What I mean by that is when taking off, it requires quite a lot of power for the engine and if you don't have a variable pitch prop, you have to have quite a long airfield to take off in. And what the variable pitch of the prop does is that it makes the engine more efficient at certain points. If you have in on fine pitch, it cranks up the revolutions per minute for taking off. And when you're cruising you can put it on what's called coarse pitch. So the engine's working in its most efficient manner, but I suppose interestingly a lot of the developments come in the civilian field rather than the military field at this point. And it's with flying boat racing basically, you know, the aircraft that can take off. The Schneider Trophy is really this kind of thing. But, as things start to move into the thirties we start to see the move away from these sort of, you have seen with air racing a move away from biplanes into these monoplane designs, low-wing monoplanes because they're more efficient and you start to see a moving into more metal aircraft.

Certainly in that sense the Boeing company in the United States in 1931 were sort of ahead of the game militarily. They sort of saw the coming of the metal, the metal skinned monoplane fighter. So they built a bomber at the time, which was the first sort of metal monoplane and it was quicker than any biplane about at the time. And a few years later there's another, there's another one comes in which advances it further and then they obviously have their famous B17 flying fortress which they come up with in 1935, which is very heavily armed, based on the theory a bomber should be able to always be get through to the target as long as it's got enough guns to fight off the fighters that are incoming.

Adam - And what about those more famous planes? The Hurricane and of course the Spitfire? 

Craig - And sort of concurrently at this time in Britain you have the development of the Spitfire and the Hurricane. The Hurricane is slightly more traditional. It's got metal tubing frame and the rear part of the fuselage is still covered in fabric. But the Spitfire is a pure metal semi-monocoque fighter. Semi-monocoque, meaning this is a stress skin over a frame as opposed to fully monocoque, which is essentially an egg which supports the structure. The difference with the Spitfire is, again, it's all metal like the 109, but it's a pure thoroughbred of a fighter. R.J. Mitchell, a designer who is also designing the Supermarine aircraft that were winning the Schneider Trophy, he's not overly concerned with budget. He just wants to build a pure fighter. Very, very difficult engineering design that has this elliptical wing, other people have tried it. It's been difficult to do or too expensive. Expense is often a big thing, but it's a pure fighter. It's best handled by experienced pilots, whereas the Hurricane is an easier aircraft to fly and is paradoxically more sturdy, even though it's partly fabric, it can take a lot of battle damage. It can turn a lot sharper than say the BF 109, which shall be its main opponent during the battle of Britain in 1940. It's not actually a pure fighter. It's been designed by Willy Messerschmitt as essentially an ambush predator, it bounces aircraft, it comes down from high out of the Sun and ambushes.

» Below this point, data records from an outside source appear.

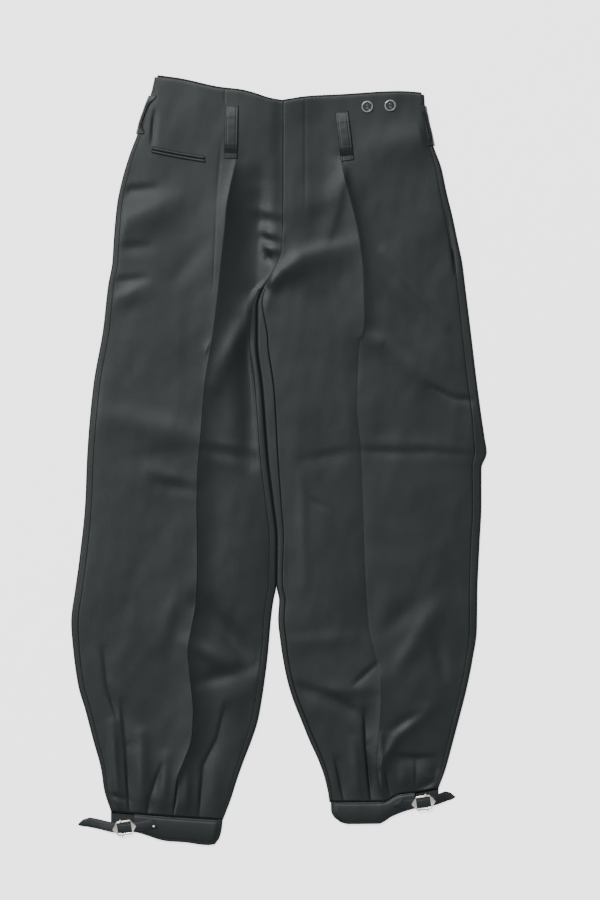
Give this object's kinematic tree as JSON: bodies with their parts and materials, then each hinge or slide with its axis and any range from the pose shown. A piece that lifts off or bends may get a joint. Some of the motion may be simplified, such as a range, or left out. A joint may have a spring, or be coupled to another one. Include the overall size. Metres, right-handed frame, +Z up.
{
  "type": "tobi work pants",
  "caption": "Full-cut work trousers laid flat: plain high waist, belt loops, pressed creases, pleated hems in strapped and buckled cuffs.",
  "frame": {"origin": "on the surface the garment lies on, at the middle of its outline", "axes": "+Y towards the waist, +Z up from the surface out of the front, +X towards the wearer's left leg"},
  "size_m": [0.5616, 1.0392, 0.0156],
  "materials": {
    "twill": "dark green-grey twill with a soft sheen",
    "strap": "near-black doubled twill",
    "button": "glossy dark grey, moulded",
    "buckle": "pale warm silver plating"
  },
  "bodies": {
    "root": {"front_right": "twill", "front_left": "twill", "back_right": "twill", "back_left": "twill", "loop_front_right": "twill", "loop_front_left": "twill", "loop_side_right": "twill", "loop_side_left": "twill", "pocket_welt_upper": "twill", "pocket_welt_lower": "twill", "button_inner": "button", "button_outer": "button", "cuff_right": "twill", "cuff_left": "twill", "strap_right": "strap", "strap_left": "strap", "buckle_tab_right": "strap", "buckle_tab_left": "strap", "buckle_frame_right": "buckle", "buckle_frame_left": "buckle", "buckle_bar_right": "buckle", "buckle_bar_left": "buckle"}
  },
  "joints": []
}
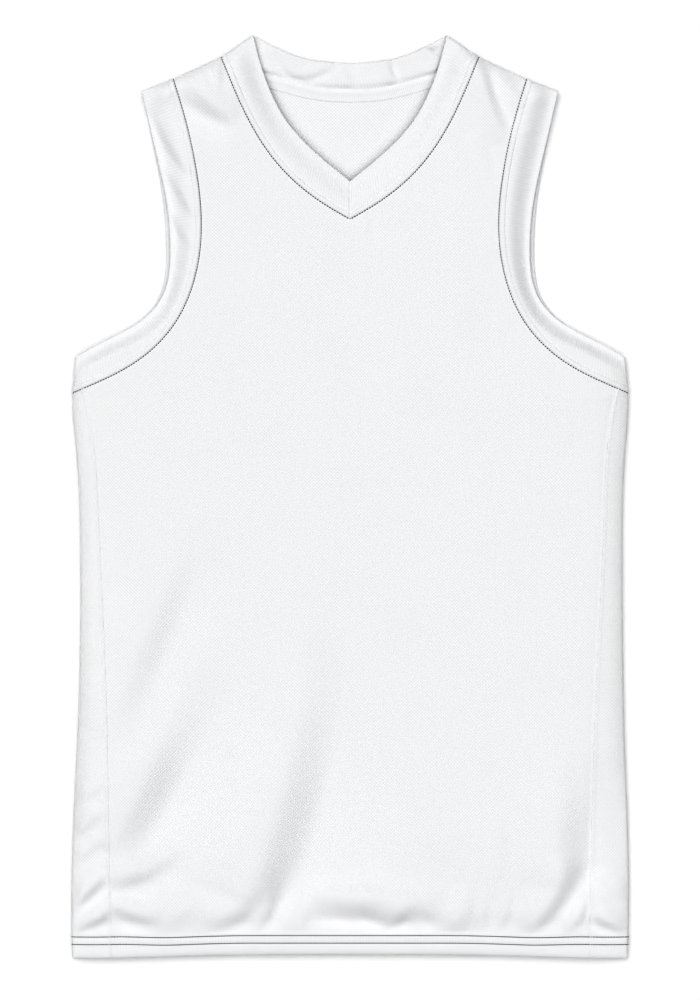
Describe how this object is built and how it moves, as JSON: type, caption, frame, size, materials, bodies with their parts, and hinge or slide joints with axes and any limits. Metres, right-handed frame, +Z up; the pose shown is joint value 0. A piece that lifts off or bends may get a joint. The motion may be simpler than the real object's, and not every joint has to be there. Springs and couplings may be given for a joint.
{
  "type": "basketball jersey",
  "caption": "Sleeveless V-neck basketball jersey in white mesh knit, laid flat, with neck and armhole bands, side panels and a turned hem.",
  "frame": {"origin": "on the surface the jersey lies on, under the middle of its bounding box", "axes": "+Y towards the neck, +Z up out of the front, +X to the right of the laid out jersey as seen from above"},
  "size_m": [0.483, 0.8, 0.0124],
  "materials": {
    "front_panel": "matte white mesh knit",
    "back_panel": "matte white mesh knit",
    "side_panels": "matte white mesh knit",
    "bands": "matte white mesh knit, doubled",
    "tape": "matte white tape"
  },
  "bodies": {
    "root": {"front_panel": "front_panel", "back_panel": "back_panel", "side_panel_left": "side_panels", "side_panel_right": "side_panels", "armband_left": "bands", "armband_right": "bands", "neckband": "bands", "neck_tape": "tape"}
  },
  "joints": []
}
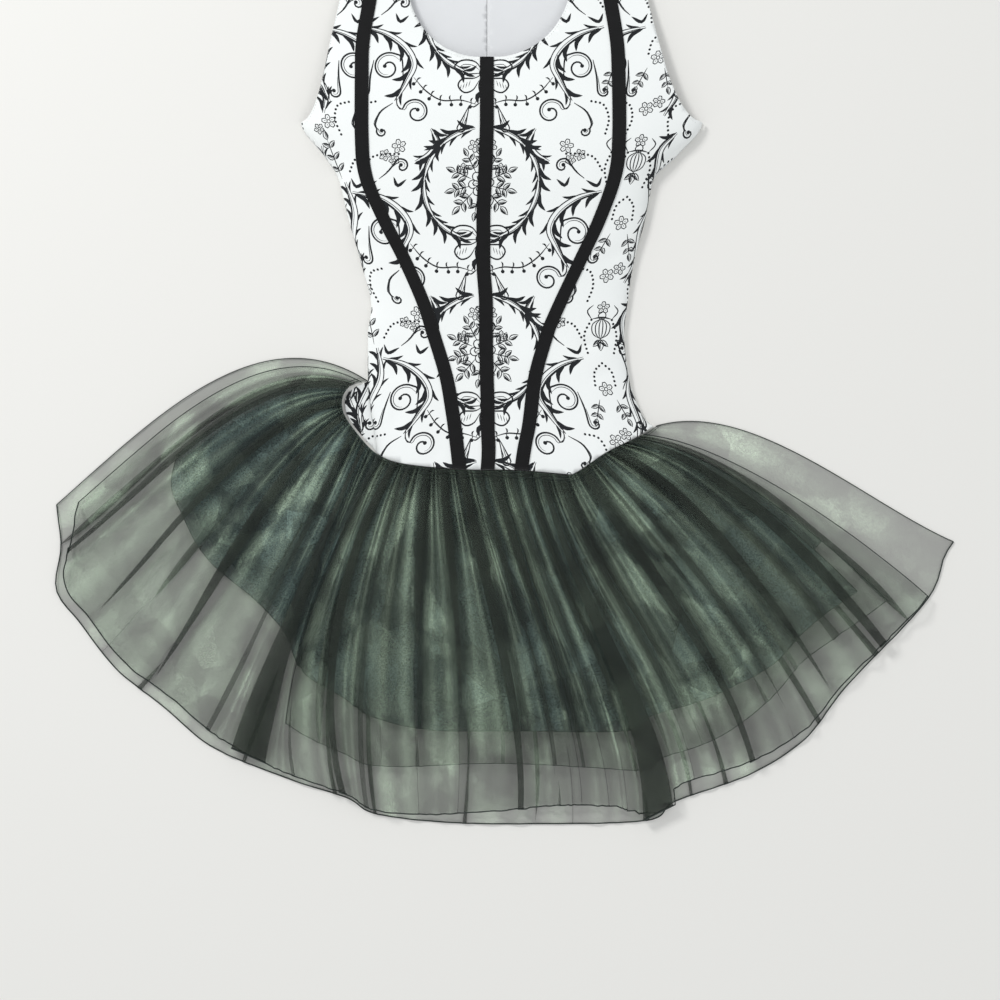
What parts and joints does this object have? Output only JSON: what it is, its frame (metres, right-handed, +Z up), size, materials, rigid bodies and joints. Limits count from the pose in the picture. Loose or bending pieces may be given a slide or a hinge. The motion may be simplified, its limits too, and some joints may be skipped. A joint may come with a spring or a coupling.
{
  "type": "pageant dress",
  "caption": "Sleeveless pageant dress laid flat: printed fitted bodice with black velvet ribbon trims and a full gathered sheer black skirt.",
  "frame": {"origin": "centre of the whole outline, on the surface that the dress lies on", "axes": "+Z up from that surface, +Y towards the neck, +X to the right as seen from above"},
  "size_m": [1.0402, 1.009, 0.0306],
  "materials": {
    "printed_cloth": "cool white woven cloth with a black outline print",
    "velvet": "black velvet ribbon",
    "organza": "sheer black organza",
    "lining": "dark semi-sheer lining"
  },
  "bodies": {
    "root": {"bodice_front_center_left": "printed_cloth", "bodice_front_center_right": "printed_cloth", "bodice_side_front_left": "printed_cloth", "bodice_side_front_right": "printed_cloth", "bodice_back_left": "printed_cloth", "bodice_back_right": "printed_cloth", "trim_left": "velvet", "trim_center": "velvet", "trim_right": "velvet", "skirt_outer_back": "organza", "skirt_lining_back": "lining", "skirt_lining_front": "lining", "skirt_mid_front": "organza", "skirt_outer_front": "organza"}
  },
  "joints": []
}
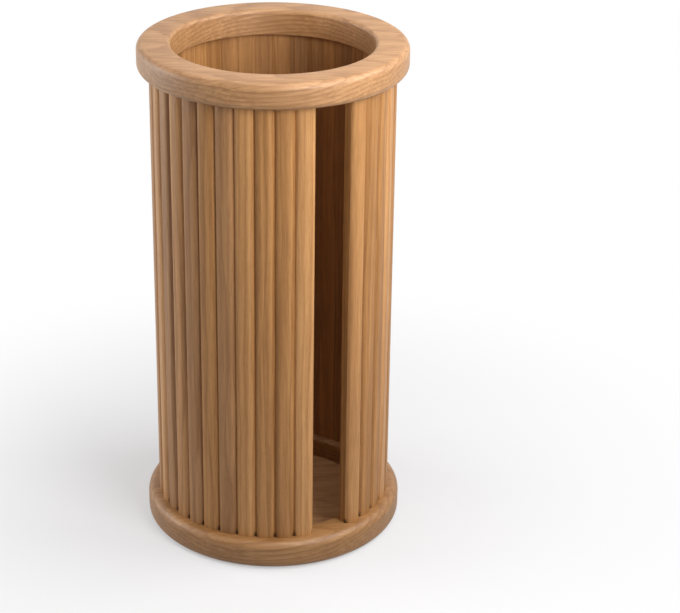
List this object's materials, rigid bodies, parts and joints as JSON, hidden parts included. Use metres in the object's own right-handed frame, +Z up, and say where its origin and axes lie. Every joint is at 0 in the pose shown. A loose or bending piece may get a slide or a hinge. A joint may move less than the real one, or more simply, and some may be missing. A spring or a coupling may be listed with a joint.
{
  "type": "toilet roll storage holder",
  "caption": "Free-standing round holder of upright wooden staves between two flat rings, open at the top, with a full-height slot for taking out stacked toilet rolls.",
  "frame": {"origin": "on the floor at the middle of the base ring's underside", "axes": "+Z up through the mouth, -Y out through the middle of the slot, +X to the right as seen from the slot"},
  "size_m": [0.16, 0.16, 0.312],
  "materials": {
    "ring_wood": "oiled, satin",
    "stave_wood_light": "oiled, satin",
    "stave_wood_mid": "oiled, satin",
    "stave_wood_dark": "oiled, satin",
    "panel_wood": "oiled, satin"
  },
  "bodies": {
    "root": {"top_ring": "ring_wood", "base_ring": "ring_wood", "bottom_panel": "panel_wood", "stave_01": "stave_wood_mid", "stave_02": "stave_wood_mid", "stave_03": "stave_wood_mid", "stave_04": "stave_wood_light", "stave_05": "stave_wood_mid", "stave_06": "stave_wood_dark", "stave_07": "stave_wood_mid", "stave_08": "stave_wood_light", "stave_09": "stave_wood_mid", "stave_10": "stave_wood_mid", "stave_11": "stave_wood_dark", "stave_12": "stave_wood_mid", "stave_13": "stave_wood_dark", "stave_14": "stave_wood_dark", "stave_15": "stave_wood_light", "stave_16": "stave_wood_mid", "stave_17": "stave_wood_light", "stave_18": "stave_wood_mid", "stave_19": "stave_wood_mid", "stave_20": "stave_wood_light", "stave_21": "stave_wood_mid", "stave_22": "stave_wood_dark", "stave_23": "stave_wood_mid", "stave_24": "stave_wood_light", "stave_25": "stave_wood_mid", "stave_26": "stave_wood_mid", "stave_27": "stave_wood_light", "stave_28": "stave_wood_dark", "stave_29": "stave_wood_mid", "stave_30": "stave_wood_dark", "stave_31": "stave_wood_mid", "stave_32": "stave_wood_dark", "stave_33": "stave_wood_light", "stave_34": "stave_wood_mid", "stave_35": "stave_wood_mid", "stave_36": "stave_wood_light"}
  },
  "joints": []
}
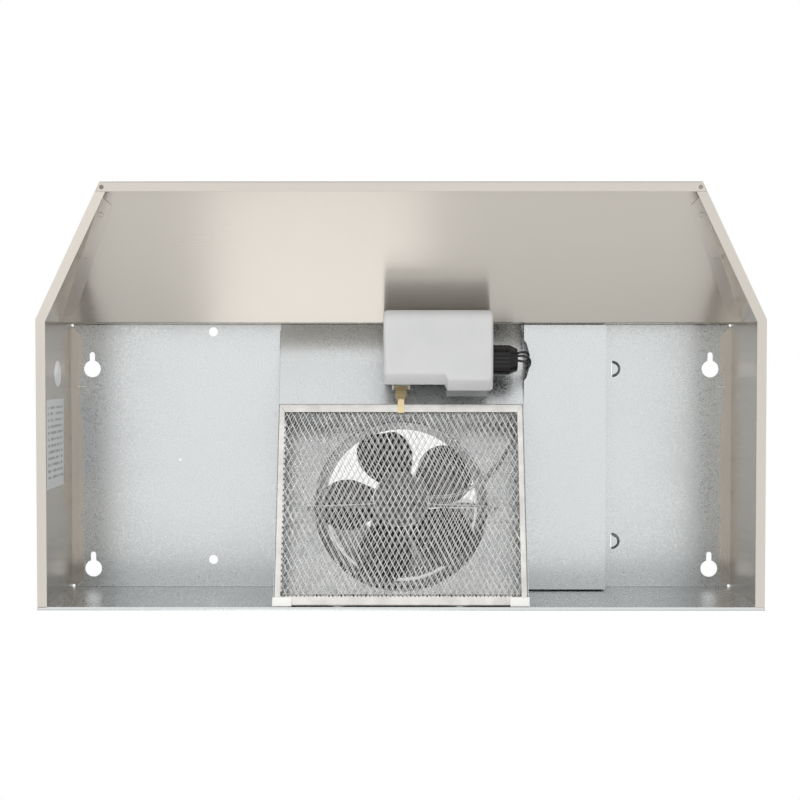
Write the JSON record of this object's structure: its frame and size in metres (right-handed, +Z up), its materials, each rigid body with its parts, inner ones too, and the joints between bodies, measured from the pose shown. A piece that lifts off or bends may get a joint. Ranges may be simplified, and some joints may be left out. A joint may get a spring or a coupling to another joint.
{
  "type": "under cabinet range hood",
  "caption": "Under cabinet range hood in brushed and galvanised steel: sloped visor, mesh filter, propeller fan, lamp with milky lens, duct collar with damper.",
  "frame": {"origin": "middle of the bottom rim, at the height of the hood's lowest edge", "axes": "+X to the right as seen from the front, +Y towards the wall behind the hood, +Z up towards the cabinet and the duct"},
  "size_m": [0.76, 0.447, 0.2483],
  "materials": {
    "stainless": "number 4 brushed stainless steel, grain across the front",
    "galvanised": "hot-dip galvanised sheet, fine spangle",
    "filter_aluminium": "folded sheet aluminium, mill finish",
    "mesh_aluminium": "expanded aluminium foil, bright",
    "plated_steel": "zinc plated",
    "motor_steel": "dark painted sheet steel",
    "core_steel": "stacked laminations",
    "copper_winding": "varnished winding",
    "bearing_bronze": "sintered bronze",
    "fan_plastic": "moulded, dark",
    "white_plastic": "moulded, white",
    "tan_plastic": "translucent tan",
    "lens_plastic": "milky translucent",
    "black_phenolic": "moulded phenolic, glossy",
    "black_plastic": "moulded, fine texture",
    "rocker_plastic": "moulded, light grey",
    "bulb_glass": "frosted inside",
    "black_wire": "insulation, black",
    "red_wire": "insulation, red",
    "connector_plastic": "moulded, orange",
    "green_screw": "green plated",
    "label_paper": "printed film, plain",
    "clear_film": "clear film"
  },
  "bodies": {
    "shell": {"front_panel": "stainless", "left_side_panel": "stainless", "right_side_panel": "stainless", "top_rear_panel": "galvanised", "venturi_plate": "galvanised", "left_plenum_wall": "galvanised", "right_plenum_wall": "galvanised", "filter_housing": "galvanised", "wiring_cover": "galvanised", "cover_screws": "plated_steel", "latch_base": "white_plastic", "latch_foot": "white_plastic", "latch_hooks": "plated_steel", "lamp_socket": "black_phenolic", "socket_bracket": "galvanised", "lamp_leads": "black_wire", "lamp_neutral_lead": "black_wire", "motor_bracket": "galvanised", "bracket_screws": "plated_steel", "motor_can": "motor_steel", "motor_end_cap": "motor_steel", "stator_core": "core_steel", "stator_coils": "copper_winding", "inlet_bearing": "bearing_bronze", "outlet_bearing": "bearing_bronze", "motor_leads": "black_wire", "duct_collar": "galvanised", "collar_screws": "plated_steel", "damper_rod": "plated_steel", "switch_bezel": "black_plastic", "light_switch_body": "black_plastic", "fan_switch_body": "black_plastic", "switch_leads": "red_wire", "wire_nuts": "connector_plastic", "cable_bushing": "black_plastic", "ground_screw": "green_screw", "rating_label": "label_paper", "clear_sticker": "clear_film"},
    "fan": {"fan_blade": "fan_plastic", "fan_hub": "bearing_bronze", "hub_nut": "plated_steel", "motor_shaft": "plated_steel", "rotor": "core_steel"},
    "filter": {"filter_frame": "filter_aluminium", "filter_mesh": "mesh_aluminium", "left_filter_corner": "white_plastic", "right_filter_corner": "white_plastic", "filter_pull_tab": "tan_plastic"},
    "latch": {"latch_tongue": "tan_plastic"},
    "lens": {"lamp_lens": "lens_plastic"},
    "bulb": {"bulb_glass": "bulb_glass", "bulb_base": "plated_steel"},
    "light_rocker_body": {"light_rocker": "rocker_plastic"},
    "fan_rocker_body": {"fan_rocker": "rocker_plastic"},
    "front_damper": {"front_flap": "galvanised"},
    "rear_damper": {"rear_flap": "galvanised"}
  },
  "joints": [
    {"name": "fan_spin", "type": "hinge", "parent": "shell", "child": "fan", "pos_m": [0, 0.1212, 0.08495], "axis": [0, 0.309, 0.9511], "continuous": true},
    {"name": "filter_swing", "type": "hinge", "parent": "shell", "child": "filter", "pos_m": [0, 0.2193, 0.0045], "axis": [1, 0, 0], "range_deg": [0, 70]},
    {"name": "latch_flex", "type": "hinge", "parent": "shell", "child": "latch", "pos_m": [0, -0.008, 0.121], "axis": [1, 0, 0], "range_deg": [-12, 0], "stiffness_Nm_per_rad": 0.03},
    {"name": "lens_release", "type": "slide", "parent": "shell", "child": "lens", "axis": [0, 0, -1], "range_m": [0, 0.09]},
    {"name": "bulb_turn", "type": "hinge", "parent": "shell", "child": "bulb", "pos_m": [0.09, -0.0386, 0.088], "axis": [1, 0, 0], "range_deg": [-720, 0]},
    {"name": "light_rocker_tilt", "type": "hinge", "parent": "shell", "child": "light_rocker_body", "pos_m": [0.169, -0.0817, 0.136], "axis": [1, 0, 0], "range_deg": [-16, 0]},
    {"name": "fan_rocker_tilt", "type": "hinge", "parent": "shell", "child": "fan_rocker_body", "pos_m": [0.203, -0.0817, 0.136], "axis": [1, 0, 0], "range_deg": [-9, 9]},
    {"name": "front_flap_swing", "type": "hinge", "parent": "shell", "child": "front_damper", "pos_m": [0, 0.129, 0.163], "axis": [1, 0, 0], "range_deg": [0, 88]},
    {"name": "rear_flap_swing", "type": "hinge", "parent": "shell", "child": "rear_damper", "pos_m": [0, 0.129, 0.163], "axis": [1, 0, 0], "range_deg": [0, 88]}
  ]
}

Adam - Without these advances in air combat, the landscape of world war two would have been very different. So how does it move quite so fast?

Craig - Well, I mean, you've gone, I mean aircraft technology moves massively quick from the Wright brothers. Even in the first world war, you're going from the Wright brothers, something that was essentially flying at walking pace almost, to fighters that can fly a hundred miles an hour in the space of maybe 10 years or so. So it has jumped exponentially very, very quickly.